The adoption of agile software development methodologies has been a necessary evolution to support the explosive demand for new and expanded capabilities. There is no doubt that without the broad adoption of agile practices much of the growth in technology, and all of those aspects of everyday life that is driven by technology, simply would not have happened.
Still, too much of a good thing applies. Another old adage that comes to mind is “You can have it better, cheaper, faster. Pick any two.” Many organizations have insisted on all three. How did they do it? They sacrificed the documentation.
I’m not talking about saving shipping costs and trees by making manuals virtual, and then saving bandwidth by replacing the documents download with the install files with links to online documentation (which has its own issues in this world of massive M&A). I’m talking about all those wonderful references that development teams, sometimes backed by technical writers, produced so that others may pick up where they left off to maintain and enhance the final applications. Yes, that documentation.

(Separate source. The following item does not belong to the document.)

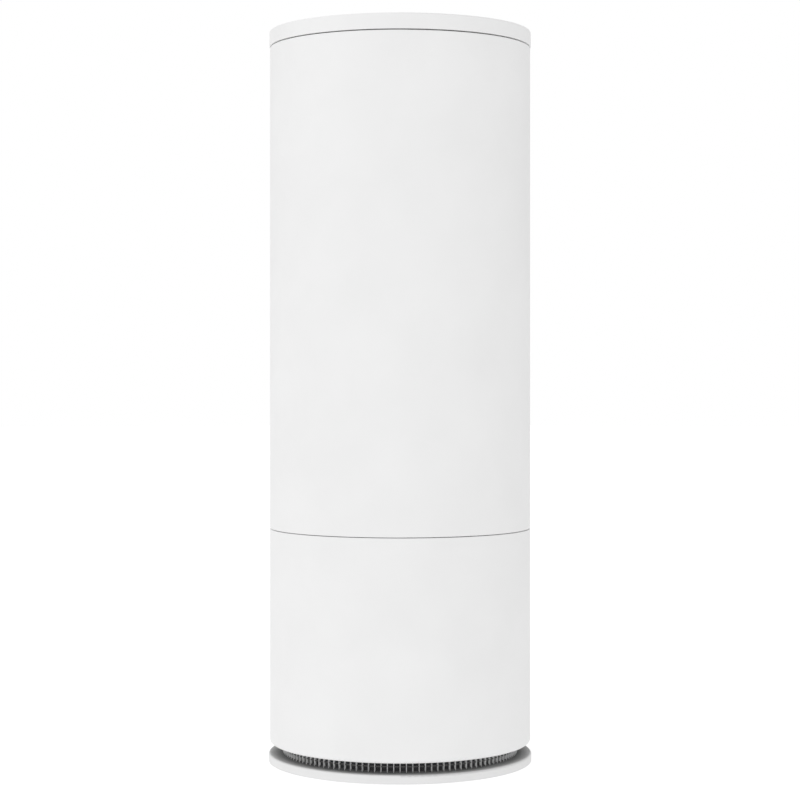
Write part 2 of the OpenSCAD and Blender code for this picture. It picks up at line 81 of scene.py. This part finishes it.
# Depths behind the intake grille's outer radius at which the painted shade on its ribs and its rings is
# full and at which it ends
RIB_FULL_SHADE = 3.6 * MM
RIB_NO_SHADE = 0.8 * MM
RING_FULL_SHADE = 0.75 * MM
RING_NO_SHADE = 0.2 * MM
RING_CLEARANCE = 0.1 * MM

# Fineness of turned shapes, rounded corners and printed arcs
RING_SEGMENTS = 192
CORNER_STEPS = 4
ARC_STEPS = 24

# Printed marks on the buttons
INK_WIDE = 0.45 * MM
INK_FINE = 0.35 * MM
INK_FINEST = 0.3 * MM
INK_HIGH = 0.06 * MM


# ---- Camera, light and floor ----

def radius_of(node):
    """Outer radius of a CAD node that is round about the Z axis."""
    low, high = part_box(node)
    return max(high.x, high.y, -low.x, -low.y)


def add_camera():
    """A long lens, level, from straight in front, a little above half the object's height."""
    body_r = radius_of("upper_shell")
    distance = CAMERA_DISTANCE * body_r
    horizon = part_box("base_plate")[0].z + CAMERA_HEIGHT * body_r
    data = bpy.data.cameras.new("camera")
    data.sensor_width = SENSOR_MM
    data.lens = CAMERA_LENS_MM
    data.shift_x, data.shift_y = CAMERA_SHIFT
    data.clip_end = 100.0
    camera = bpy.data.objects.new("camera", data)
    bpy.context.scene.collection.objects.link(camera)
    camera.location = (0.0, -distance, horizon)
    camera.rotation_euler = (math.radians(90), 0.0, 0.0)
    bpy.context.scene.camera = camera


def add_area_light(name, place, aim, size, power):
    data = bpy.data.lights.new(name, "AREA")
    data.shape = "DISK"
    data.size = size
    data.energy = power
    light = bpy.data.objects.new(name, data)
    bpy.context.scene.collection.objects.link(light)
    light.location = place
    light.rotation_euler = (Vector(aim) - Vector(place)).to_track_quat("-Z", "Y").to_euler()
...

Self-documenting code does not make a self-documenting solution
While the no one can honestly disagree with the value put forth in the : “Working software over comprehensive documentation,” I also don’t think the intention was that documentation impedes working software. Still, the manifesto has fed the meme (the original definition, not the funny GIFs) “good code is self-documenting.” When I hear this, my response is “True—and knowing what code to read for a given issue or enhancement requires documentation.” My response lacks the desired impact for two reasons: It doesn’t easily fit on a bumper sticker and it requires putting time and effort into a task that many people do not like to do.